In many rural Māori communities in the North Island, horses became an integral part of the community and still are. Families and communities often have their own distinctive breed, based on horses that have proven over time to be able to travel safely and swiftly over what-ever is the terrain they live and work in. They often live in a semi-feral state, with mares being run with a stallion in a herd and foals weaned naturally. They are not wild – every horse has an owner, and breeding is controlled by culling unsuitable animals and bringing in fresh blood. This makes for sound, sure-footed horses that are suited to a range of activities.

For Tūhoe and travel into Te Urewera, their horse must be one that is born and bred to handle the harsh winters, rough river-beds and steep bush tracks.  Not always as nice looking as a pony-club horse, they are selected on their ability to get there with no fuss and get home, usually with a deer or pig on .

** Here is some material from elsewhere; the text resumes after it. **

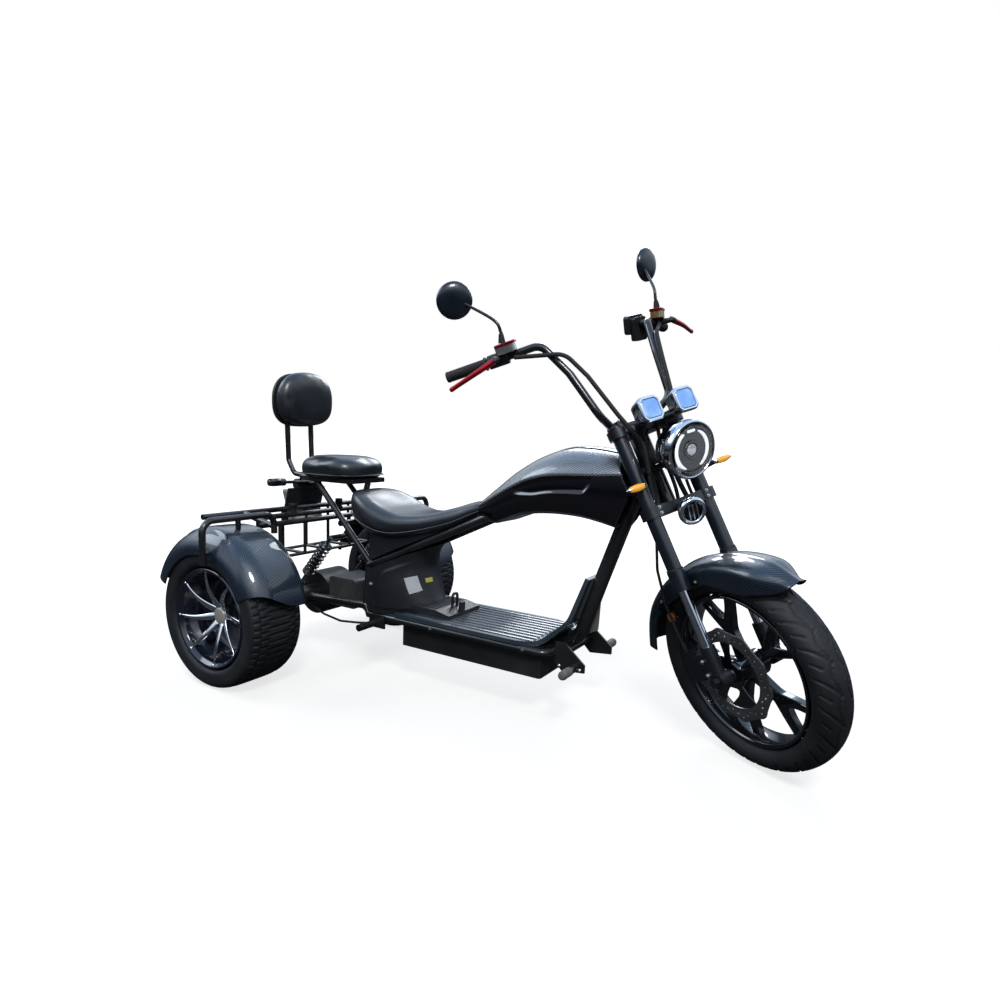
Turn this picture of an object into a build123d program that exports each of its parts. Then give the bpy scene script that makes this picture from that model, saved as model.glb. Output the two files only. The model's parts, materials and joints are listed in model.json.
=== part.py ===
from build123d import *
from math import atan2, cos, degrees, hypot, radians, sin, tan
import os

# Three-wheeled electric scooter, laid out in millimetres.
# X runs forward, Y to the rider's left, Z up, and Z = 0 is the ground.
# While it is laid out, X = 0 is the rear axle. The last lines move every piece
# so that X = 0 is midway between the foremost and the rearmost point.

# Driving sizes of the whole vehicle
WHEELBASE = 1579
RAKE = 27.4
FORK_OFFSET = 50
REST_STEER = -34.9
LEG_FORWARD = 45
LEG_Y = 95

FRONT_TYRE_R = 284
FRONT_TYRE_W = 106
FRONT_TYRE_H = 71
FRONT_RIM_R = FRONT_TYRE_R - FRONT_TYRE_H
REAR_TYRE_R = 238.5
REAR_TYRE_W = 205
REAR_TYRE_H = 71.5
REAR_RIM_R = REAR_TYRE_R - REAR_TYRE_H
HALF_TRACK = 453

# Clearances
SEAT_GAP = 0.3
BEARING_GAP = 0.05

# Steering geometry
RAKE_S = sin(radians(RAKE))
RAKE_C = cos(radians(RAKE))
AXIS_X = WHEELBASE - FORK_OFFSET * RAKE_C
AXIS_Z = FRONT_TYRE_R - FORK_OFFSET * RAKE_S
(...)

Long before the days of easy tracks built for visitors to Te Urewera and now used by Tūhoe’s horses, Tūhoe had a network of horse tracks through-out the forest, connecting their communities and to hunting grounds.  For those who know what to look for those old tracks can still be seen, some in terrain it is hard to believe a horse could travel in. Some are still in use, in places cut down by 150 years of horse traffic at times to a depth of 2 metres.